Bytomianie w miniony weekend ograli na wyjeździe Rekord Bielsko-Biała. Wcześniej pokonali też Lechię Zielona Góra (2:1) oraz Foto-Higienę Gać (5:1). Swoją sytuację jednak skomplikowali przed serią trzech zwycięstw z rzędu, gdy nieoczekiwanie polegli w starciu z rezerwą Zagłębia Lubin (0:2).
Efekt jest taki, że w tej chwili Ruch ma przewagę pięciu punktów. Teoretycznie to nie jest dużo. Szczególnie że w tym sezonie mamy aż 38 kolejek. Problem w tym, że "Niebiescy" są w gazie i na razie nie widać, aby ktoś miał ich zatrzymać.

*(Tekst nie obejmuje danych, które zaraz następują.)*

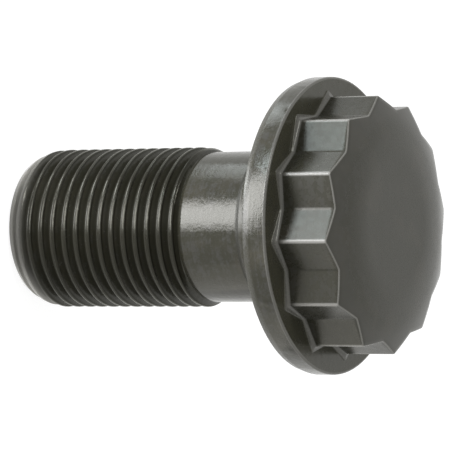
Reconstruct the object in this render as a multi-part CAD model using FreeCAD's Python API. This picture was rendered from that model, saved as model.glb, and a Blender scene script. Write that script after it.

Chorzowianie nie zawsze grają efektownie. Potrafią jednak wygrywać mecze nawet wtedy, gdy im nie idzie. A jak nie potrafią wygrać, to remisują, o czym Polonia przekonała się w marcowych derbach. To był ostatni mecz, w którym klub z ul. Cichej stracił punkty. Potem wygrał osiem ligowych spotkań z rzędu.
Polonia jest w trudnej sytuacji, bo nie może sobie pozwolić na żadne potknięcie i musi liczyć na to, że Ruch nagle wpadnie w dołek. Bardzo ważne będą trzy ostatnie kolejki, bo jest szansa na zmniejszenie straty.
Chorzowianie grają z czwartym Pniówkiem Pawłowice, piątym LKS-em Goczałkowice Zdrój i czternastym Górnikiem II Zabrze. Pierwsze dwa spotkania łatwe nie będą, a i zabrzan nie można lekceważyć, bo jeżeli derby potraktują poważnie, to mogą wzmocnić rezerwę zawodnikami z PKO Ekstraklasy.
Polonia teoretycznie ma łatwiejszy terminarz. Zagra kolejno z przedostatnią Polonią Nysa, trzynastym ROW-em 1964 Rybnik oraz dziewiątą Stalą Brzeg. W starciu z takimi rywalami w grę wchodzi tylko komplet punktów, jeżeli podopieczni Kamila Rakoczego chcą walczyć o mistrzostwo w trzeciej grupie III ligi.